[GIVEN TASK]: Extract all of the data and reproduce it precisely.
## Start INFORMATION GIVEN
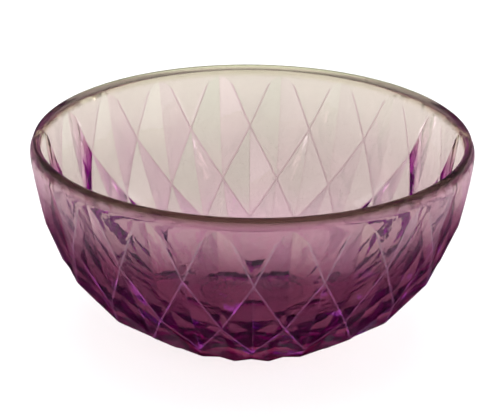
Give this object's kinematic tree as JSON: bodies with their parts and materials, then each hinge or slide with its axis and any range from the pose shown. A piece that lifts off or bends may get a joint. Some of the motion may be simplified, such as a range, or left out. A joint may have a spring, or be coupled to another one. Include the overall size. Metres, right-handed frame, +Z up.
{
  "type": "glass bowl",
  "caption": "Round pressed-glass serving bowl with a smooth rounded rim, a staggered diamond-cut pattern outside and a transparent plum colour coat.",
  "frame": {"origin": "centre of the plane that the foot rests on", "axes": "+Z up along the bowl's axis; a point of the second row of the diamond pattern faces -Y"},
  "size_m": [0.2034, 0.2034, 0.0912],
  "materials": {
    "clear_glass": "polished clear glass with a faint green edge",
    "plum_lustre": "transparent plum lustre, deeper towards the foot"
  },
  "bodies": {
    "root": {"glass_body": "clear_glass", "lustre_coat": "plum_lustre"}
  },
  "joints": []
}
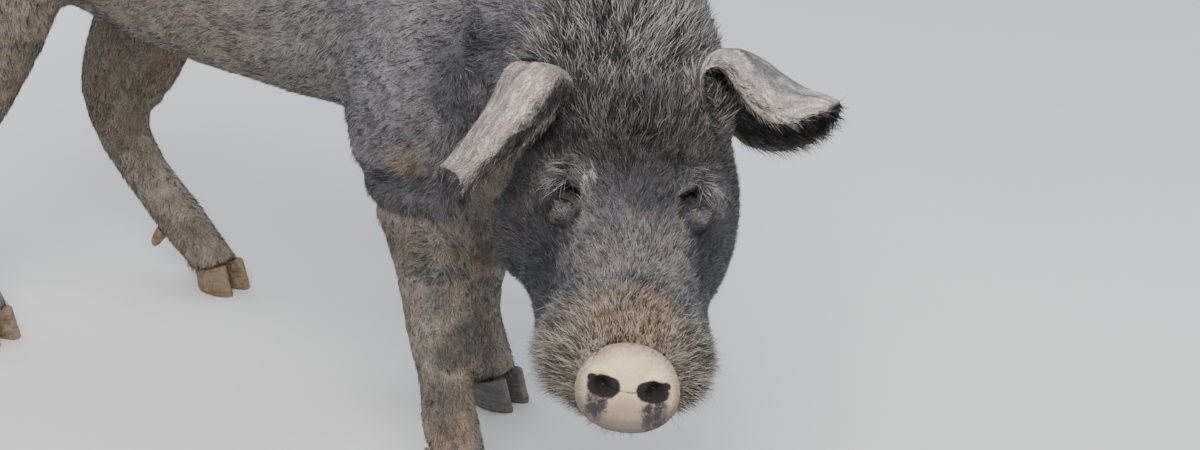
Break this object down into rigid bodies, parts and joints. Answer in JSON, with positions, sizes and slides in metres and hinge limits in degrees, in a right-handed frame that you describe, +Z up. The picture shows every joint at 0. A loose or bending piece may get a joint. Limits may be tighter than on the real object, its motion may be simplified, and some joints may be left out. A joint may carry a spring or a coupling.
{
  "type": "pig",
  "caption": "Life-size still model of a lean black pig standing in mid-stride, head lowered and turned to its right, drooping ears held out sideways.",
  "frame": {"origin": "on the floor, under the middle of the whole model's box", "axes": "+Z up, the pig faces -Y (its trunk lies along Y), +X is the pig's left"},
  "size_m": [0.5606, 1.2978, 0.7619],
  "materials": {
    "hide": "dusty slate-black skin with sparse bristles",
    "ear": "dusty grey-beige thin skin with a pink rim",
    "disc": "bare cream-pink skin, moist round the nostrils",
    "eye": "wet dark brown",
    "claw": "worn horn"
  },
  "bodies": {
    "root": {"head": "hide", "lower_jaw": "hide", "neck": "hide", "trunk": "hide", "tail": "hide", "right_fore_upper": "hide", "right_fore_lower": "hide", "right_hind_upper": "hide", "right_hind_lower": "hide", "left_fore_upper": "hide", "left_fore_lower": "hide", "left_hind_upper": "hide", "left_hind_lower": "hide", "ear_right": "ear", "ear_left": "ear", "eye_right": "eye", "eye_left": "eye", "snout_disc": "disc", "claw_right_fore_a": "claw", "claw_right_fore_b": "claw", "claw_right_hind_a": "claw", "claw_right_hind_b": "claw", "claw_left_fore_a": "claw", "claw_left_fore_b": "claw", "claw_left_hind_a": "claw", "claw_left_hind_b": "claw", "dewclaw_right_fore_a": "claw", "dewclaw_right_fore_b": "claw", "dewclaw_right_hind_a": "claw", "dewclaw_right_hind_b": "claw", "dewclaw_left_fore_a": "claw", "dewclaw_left_fore_b": "claw", "dewclaw_left_hind_a": "claw", "dewclaw_left_hind_b": "claw"}
  },
  "joints": []
}
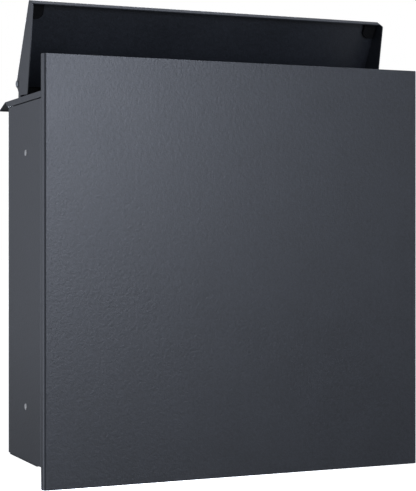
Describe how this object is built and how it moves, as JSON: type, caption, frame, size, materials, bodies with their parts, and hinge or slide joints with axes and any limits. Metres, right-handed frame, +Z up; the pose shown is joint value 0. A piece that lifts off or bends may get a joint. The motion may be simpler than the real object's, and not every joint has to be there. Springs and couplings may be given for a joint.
{
  "type": "parcel drop box",
  "caption": "Fence-mounted parcel drop box of folded steel: flat fascia, drop lid standing open on top, rear eave, and a locking rear door for emptying.",
  "frame": {"origin": "middle of the floor pan's underside", "axes": "-Y is the street side with the fascia, +Y the garden side with the rear door, +Z up, +X to the right of someone facing the fascia"},
  "size_m": [0.4984, 0.1785, 0.5724],
  "materials": {
    "powder_coat": "fine-textured satin anthracite powder coat",
    "zinc_plate": "bright zinc-plated steel",
    "nickel_plate": "satin nickel plate",
    "black_rubber": "matte black rubber",
    "grey_plastic": "light grey moulded plastic",
    "white_nylon": "natural nylon"
  },
  "bodies": {
    "housing": {"front_panel": "powder_coat", "side_wall_left": "powder_coat", "side_wall_right": "powder_coat", "floor_pan": "powder_coat", "front_wall": "powder_coat", "rear_sill": "powder_coat", "rear_header": "powder_coat", "top_frame": "powder_coat", "fascia_stud_1": "zinc_plate", "fascia_nut_1": "zinc_plate", "fascia_stud_2": "zinc_plate", "fascia_nut_2": "zinc_plate", "fascia_stud_3": "zinc_plate", "fascia_nut_3": "zinc_plate", "fascia_stud_4": "zinc_plate", "fascia_nut_4": "zinc_plate", "hole_plug_left_upper": "grey_plastic", "hole_plug_left_lower": "grey_plastic", "pivot_bracket_left": "powder_coat", "pivot_rivet_left": "zinc_plate", "pivot_washer_left": "white_nylon", "lid_rest_left": "zinc_plate", "lid_stop_left": "black_rubber", "rear_seal": "black_rubber", "hole_plug_right_upper": "grey_plastic", "hole_plug_right_lower": "grey_plastic", "pivot_bracket_right": "powder_coat", "pivot_rivet_right": "zinc_plate", "pivot_washer_right": "white_nylon", "lid_rest_right": "zinc_plate", "lid_stop_right": "black_rubber", "frame_knuckle_upper": "powder_coat", "hinge_pin_upper": "zinc_plate", "frame_knuckle_lower": "powder_coat", "hinge_pin_lower": "zinc_plate"},
    "lid": {"lid": "powder_coat", "lid_bumper_left": "black_rubber", "lid_bumper_right": "black_rubber"},
    "rear_door": {"rear_door": "powder_coat", "door_stiffener": "zinc_plate", "door_knuckle_upper": "powder_coat", "door_knuckle_lower": "powder_coat", "lock_body": "nickel_plate", "lock_nut": "nickel_plate"},
    "lock_core": {"lock_plug": "nickel_plate", "lock_cam": "zinc_plate", "cam_screw": "zinc_plate"}
  },
  "joints": [
    {"name": "lid_hinge", "type": "hinge", "parent": "housing", "child": "lid", "pos_m": [0, 0.0547, 0.4521], "axis": [1, 0, 0], "range_deg": [0, 61.9]},
    {"name": "door_hinge", "type": "hinge", "parent": "housing", "child": "rear_door", "pos_m": [0.243, 0.0698, 0.2], "axis": [0, 0, -1], "range_deg": [0, 110]},
    {"name": "lock_turn", "type": "hinge", "parent": "rear_door", "child": "lock_core", "pos_m": [-0.224, 0.0739, 0.21], "axis": [0, 1, 0], "range_deg": [0, 90]}
  ]
}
## End INFORMATION GIVEN
[TASK ANSWER]:
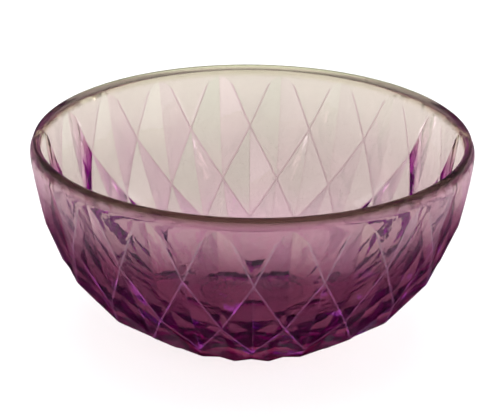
Give this object's kinematic tree as JSON: bodies with their parts and materials, then each hinge or slide with its axis and any range from the pose shown. A piece that lifts off or bends may get a joint. Some of the motion may be simplified, such as a range, or left out. A joint may have a spring, or be coupled to another one. Include the overall size. Metres, right-handed frame, +Z up.
{
  "type": "glass bowl",
  "caption": "Round pressed-glass serving bowl with a smooth rounded rim, a staggered diamond-cut pattern outside and a transparent plum colour coat.",
  "frame": {"origin": "centre of the plane that the foot rests on", "axes": "+Z up along the bowl's axis; a point of the second row of the diamond pattern faces -Y"},
  "size_m": [0.2034, 0.2034, 0.0912],
  "materials": {
    "clear_glass": "polished clear glass with a faint green edge",
    "plum_lustre": "transparent plum lustre, deeper towards the foot"
  },
  "bodies": {
    "root": {"glass_body": "clear_glass", "lustre_coat": "plum_lustre"}
  },
  "joints": []
}
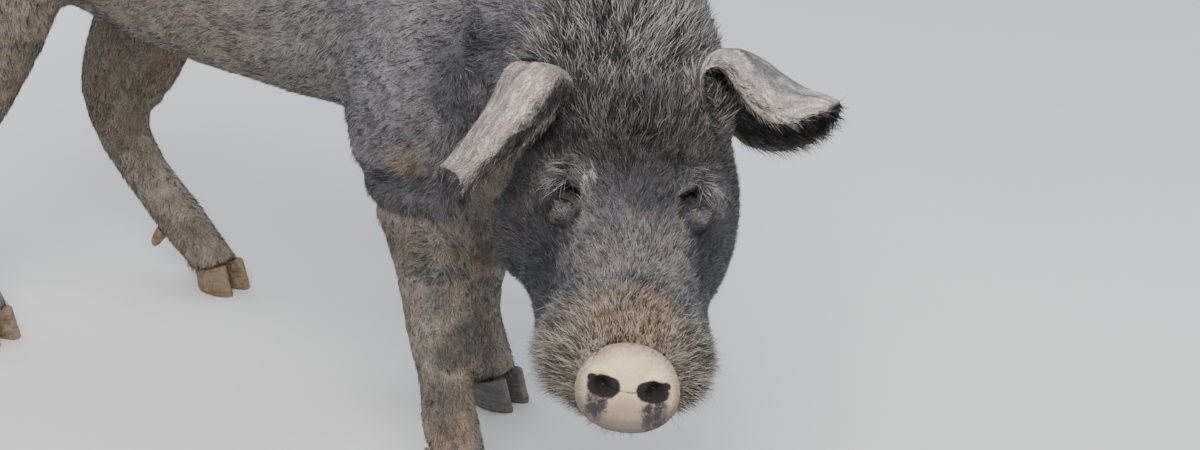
Break this object down into rigid bodies, parts and joints. Answer in JSON, with positions, sizes and slides in metres and hinge limits in degrees, in a right-handed frame that you describe, +Z up. The picture shows every joint at 0. A loose or bending piece may get a joint. Limits may be tighter than on the real object, its motion may be simplified, and some joints may be left out. A joint may carry a spring or a coupling.
{
  "type": "pig",
  "caption": "Life-size still model of a lean black pig standing in mid-stride, head lowered and turned to its right, drooping ears held out sideways.",
  "frame": {"origin": "on the floor, under the middle of the whole model's box", "axes": "+Z up, the pig faces -Y (its trunk lies along Y), +X is the pig's left"},
  "size_m": [0.5606, 1.2978, 0.7619],
  "materials": {
    "hide": "dusty slate-black skin with sparse bristles",
    "ear": "dusty grey-beige thin skin with a pink rim",
    "disc": "bare cream-pink skin, moist round the nostrils",
    "eye": "wet dark brown",
    "claw": "worn horn"
  },
  "bodies": {
    "root": {"head": "hide", "lower_jaw": "hide", "neck": "hide", "trunk": "hide", "tail": "hide", "right_fore_upper": "hide", "right_fore_lower": "hide", "right_hind_upper": "hide", "right_hind_lower": "hide", "left_fore_upper": "hide", "left_fore_lower": "hide", "left_hind_upper": "hide", "left_hind_lower": "hide", "ear_right": "ear", "ear_left": "ear", "eye_right": "eye", "eye_left": "eye", "snout_disc": "disc", "claw_right_fore_a": "claw", "claw_right_fore_b": "claw", "claw_right_hind_a": "claw", "claw_right_hind_b": "claw", "claw_left_fore_a": "claw", "claw_left_fore_b": "claw", "claw_left_hind_a": "claw", "claw_left_hind_b": "claw", "dewclaw_right_fore_a": "claw", "dewclaw_right_fore_b": "claw", "dewclaw_right_hind_a": "claw", "dewclaw_right_hind_b": "claw", "dewclaw_left_fore_a": "claw", "dewclaw_left_fore_b": "claw", "dewclaw_left_hind_a": "claw", "dewclaw_left_hind_b": "claw"}
  },
  "joints": []
}
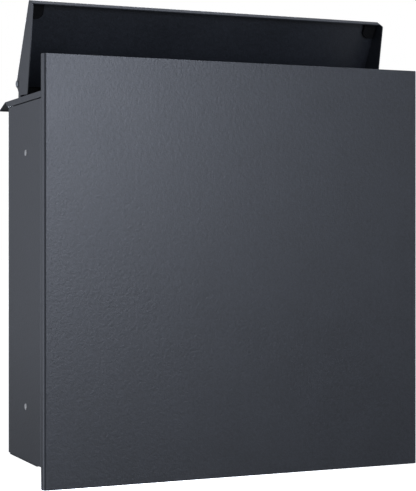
Describe how this object is built and how it moves, as JSON: type, caption, frame, size, materials, bodies with their parts, and hinge or slide joints with axes and any limits. Metres, right-handed frame, +Z up; the pose shown is joint value 0. A piece that lifts off or bends may get a joint. The motion may be simpler than the real object's, and not every joint has to be there. Springs and couplings may be given for a joint.
{
  "type": "parcel drop box",
  "caption": "Fence-mounted parcel drop box of folded steel: flat fascia, drop lid standing open on top, rear eave, and a locking rear door for emptying.",
  "frame": {"origin": "middle of the floor pan's underside", "axes": "-Y is the street side with the fascia, +Y the garden side with the rear door, +Z up, +X to the right of someone facing the fascia"},
  "size_m": [0.4984, 0.1785, 0.5724],
  "materials": {
    "powder_coat": "fine-textured satin anthracite powder coat",
    "zinc_plate": "bright zinc-plated steel",
    "nickel_plate": "satin nickel plate",
    "black_rubber": "matte black rubber",
    "grey_plastic": "light grey moulded plastic",
    "white_nylon": "natural nylon"
  },
  "bodies": {
    "housing": {"front_panel": "powder_coat", "side_wall_left": "powder_coat", "side_wall_right": "powder_coat", "floor_pan": "powder_coat", "front_wall": "powder_coat", "rear_sill": "powder_coat", "rear_header": "powder_coat", "top_frame": "powder_coat", "fascia_stud_1": "zinc_plate", "fascia_nut_1": "zinc_plate", "fascia_stud_2": "zinc_plate", "fascia_nut_2": "zinc_plate", "fascia_stud_3": "zinc_plate", "fascia_nut_3": "zinc_plate", "fascia_stud_4": "zinc_plate", "fascia_nut_4": "zinc_plate", "hole_plug_left_upper": "grey_plastic", "hole_plug_left_lower": "grey_plastic", "pivot_bracket_left": "powder_coat", "pivot_rivet_left": "zinc_plate", "pivot_washer_left": "white_nylon", "lid_rest_left": "zinc_plate", "lid_stop_left": "black_rubber", "rear_seal": "black_rubber", "hole_plug_right_upper": "grey_plastic", "hole_plug_right_lower": "grey_plastic", "pivot_bracket_right": "powder_coat", "pivot_rivet_right": "zinc_plate", "pivot_washer_right": "white_nylon", "lid_rest_right": "zinc_plate", "lid_stop_right": "black_rubber", "frame_knuckle_upper": "powder_coat", "hinge_pin_upper": "zinc_plate", "frame_knuckle_lower": "powder_coat", "hinge_pin_lower": "zinc_plate"},
    "lid": {"lid": "powder_coat", "lid_bumper_left": "black_rubber", "lid_bumper_right": "black_rubber"},
    "rear_door": {"rear_door": "powder_coat", "door_stiffener": "zinc_plate", "door_knuckle_upper": "powder_coat", "door_knuckle_lower": "powder_coat", "lock_body": "nickel_plate", "lock_nut": "nickel_plate"},
    "lock_core": {"lock_plug": "nickel_plate", "lock_cam": "zinc_plate", "cam_screw": "zinc_plate"}
  },
  "joints": [
    {"name": "lid_hinge", "type": "hinge", "parent": "housing", "child": "lid", "pos_m": [0, 0.0547, 0.4521], "axis": [1, 0, 0], "range_deg": [0, 61.9]},
    {"name": "door_hinge", "type": "hinge", "parent": "housing", "child": "rear_door", "pos_m": [0.243, 0.0698, 0.2], "axis": [0, 0, -1], "range_deg": [0, 110]},
    {"name": "lock_turn", "type": "hinge", "parent": "rear_door", "child": "lock_core", "pos_m": [-0.224, 0.0739, 0.21], "axis": [0, 1, 0], "range_deg": [0, 90]}
  ]
}